Its left over denim from my cut of jeans and a bit of black lycra from a sleeve on his chest for easy movement, with a reversed hood/sleeve with button trim.


----------



## miasowner (Jun 3, 2009)

Very cute. Very creative using your leftovers from your jeans to make Biscuit an outfit.


----------



## KittyD (Apr 2, 2010)

I'm flabbergasted you sewed it by hand hungover! LMAO


----------



## Biscuit (Jul 30, 2010)

KittyD said:


> I'm flabbergasted you sewed it by hand hungover! LMAO


I need to focus from the spinning room! He's wouldn't let me take it off! Silly little man, my Mum saw it and said ooo iv some t-shirts you can have to make him some bits - iv started something now lol


----------



## HollieC (Dec 29, 2009)

Lol most people cure their hangovers with a fry up and some parras! You have done a great job of the little jacket! I tried to be creative by cutting holes in a Primark sock to make a chi jumper and I couldn't even get that right!


----------



## Jerry'sMom (May 5, 2009)

what a sweet little vest!
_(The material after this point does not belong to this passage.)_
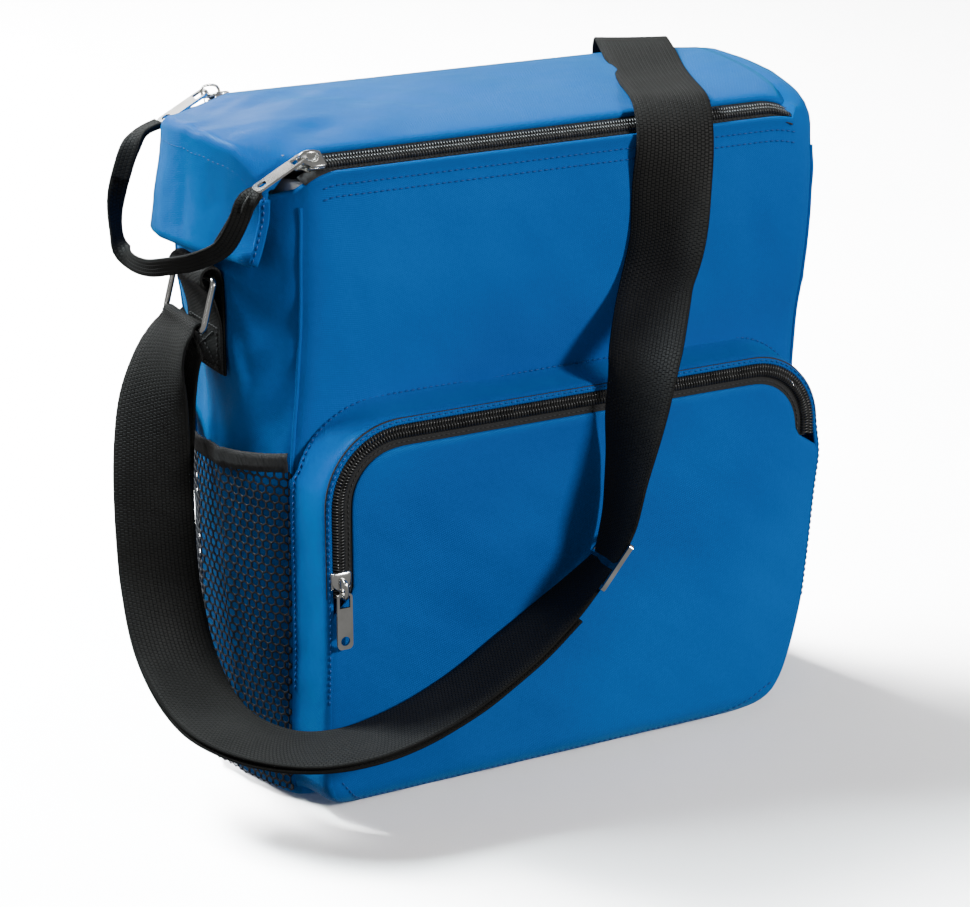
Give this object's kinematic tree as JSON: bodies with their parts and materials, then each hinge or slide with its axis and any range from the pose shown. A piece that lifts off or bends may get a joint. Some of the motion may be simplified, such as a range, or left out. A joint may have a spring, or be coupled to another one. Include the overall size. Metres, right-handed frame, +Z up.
{
  "type": "insulated cooler bag",
  "caption": "Soft insulated cooler bag with a zip-open lid, arched front pocket, side net pocket and adjustable webbing shoulder strap.",
  "frame": {"origin": "bottom centre of the bag's main body, on the surface it stands on", "axes": "+Z up, +X to the bag's right seen from the front, front pocket faces -Y"},
  "size_m": [0.3999, 0.2176, 0.3303],
  "materials": {
    "outer_fabric": "coated polyester twill with a soft sheen",
    "foam": "closed-cell polyethylene foam",
    "liner": "silver-white foil liner",
    "webbing": "ribbed polypropylene webbing",
    "zip_tape": "woven zip tape",
    "zip_coil": "nylon coil",
    "nickel": "polished nickel",
    "mesh": "hexagonal polyester net",
    "elastic": "woven elastic binding"
  },
  "bodies": {
    "bag": {"foam_back": "foam", "foam_base": "foam", "foam_front": "foam", "foam_left": "foam", "foam_right": "foam", "front_zip_coil_body": "zip_coil", "front_zip_tape_body": "zip_tape", "left_chape": "webbing", "lid_hinge_strip": "outer_fabric", "liner_tub": "liner", "mesh_pocket": "mesh", "mesh_pocket_hem": "elastic", "outer_back": "outer_fabric", "outer_base": "outer_fabric", "outer_front": "outer_fabric", "outer_left": "outer_fabric", "outer_right": "outer_fabric", "pocket_gusset": "outer_fabric", "pocket_panel": "outer_fabric", "pocket_zip_coil_inner": "zip_coil", "pocket_zip_coil_outer": "zip_coil", "pocket_zip_tape_inner": "zip_tape", "pocket_zip_tape_outer": "zip_tape", "rear_zip_coil_body": "zip_coil", "rear_zip_tape_body": "zip_tape", "right_chape": "webbing", "shoulder_strap": "webbing", "strap_adjuster": "nickel", "strap_return_layer": "webbing"},
    "lid": {"lid_panel": "outer_fabric", "lid_foam": "foam", "lid_liner": "liner", "lid_end_flap": "outer_fabric", "front_zip_tape_lid": "zip_tape", "front_zip_coil_lid": "zip_coil", "rear_zip_tape_lid": "zip_tape", "rear_zip_coil_lid": "zip_coil"},
    "front_slider": {"front_slider": "nickel"},
    "rear_slider": {"rear_slider": "nickel"},
    "zip_pull": {"front_pull_tab": "nickel", "rear_pull_tab": "nickel", "zip_pull_webbing": "webbing"},
    "pocket_slider": {"pocket_slider": "nickel"},
    "pocket_pull": {"pocket_pull_tab": "nickel"},
    "left_ring": {"left_ring": "nickel"},
    "right_ring": {"right_ring": "nickel"}
  },
  "joints": [
    {"name": "lid_hinge", "type": "hinge", "parent": "bag", "child": "lid", "pos_m": [0.131, -0.00043, 0.32098], "axis": [0, 0.9963, 0.0862], "range_deg": [0, 110], "deforming": ["shoulder_strap", "zip_pull_webbing"]},
    {"name": "front_slider_travel", "type": "slide", "parent": "bag", "child": "front_slider", "axis": [1, 0, 0], "range_m": [0, 0.2305]},
    {"name": "rear_slider_travel", "type": "slide", "parent": "bag", "child": "rear_slider", "axis": [1, 0, 0], "range_m": [0, 0.2305]},
    {"name": "zip_pull_swing", "type": "hinge", "parent": "front_slider", "child": "zip_pull", "pos_m": [-0.1349, -0.05564, 0.31671], "axis": [0, 0.9963, 0.0862], "range_deg": [0, 150.5]},
    {"name": "pocket_slider_travel", "type": "slide", "parent": "bag", "child": "pocket_slider", "axis": [0, 0, 1], "range_m": [0, 0.026]},
    {"name": "pocket_pull_swing", "type": "hinge", "parent": "pocket_slider", "child": "pocket_pull", "pos_m": [-0.1338, -0.08775, 0.1156], "axis": [1, 0, 0], "range_deg": [-125, 0]},
    {"name": "left_ring_swing", "type": "hinge", "parent": "bag", "child": "left_ring", "pos_m": [-0.165, 0.003, 0.254], "axis": [0, 1, 0], "range_deg": [-8, 75], "deforming": ["shoulder_strap", "strap_return_layer"]},
    {"name": "right_ring_swing", "type": "hinge", "parent": "bag", "child": "right_ring", "pos_m": [0.1616, 0.02682, 0.254], "axis": [0.225, -0.9744, 0], "range_deg": [-8, 75], "deforming": ["shoulder_strap"]}
  ],
  "couplings": [
    {"joint": "front_slider_travel", "follows": "lid_hinge", "m_per_rad": 0.1198},
    {"joint": "rear_slider_travel", "follows": "lid_hinge", "m_per_rad": 0.1198},
    {"joint": "zip_pull_swing", "follows": "lid_hinge", "ratio": 1.3636}
  ]
}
Looks like he loves it :love7:


----------



## Biscuit (Jul 30, 2010)

Iv seen an outfit today in Home Bargins for £1.99 but I'm on a budget but it gave me an idea they had lots of girl stuff but this was a blue hoodie with a paw print on the back!


----------



## bubachi (Aug 5, 2010)

the vest is so cute on him
in my local 99p store, they have dog clothes, always in small (25 cms) and are too big for my babie lol. i should make Babie her own!


----------



## Biscuit (Jul 30, 2010)

bubachi said:


> the vest is so cute on him
> in my local 99p store, they have dog clothes, always in small (25 cms) and are too big for my babie lol. i should make Babie her own!


I might have a look and see if I can do some altering then - for 99p its a bargin just to unpick and sew back up smaller, Biscuit is so small too


----------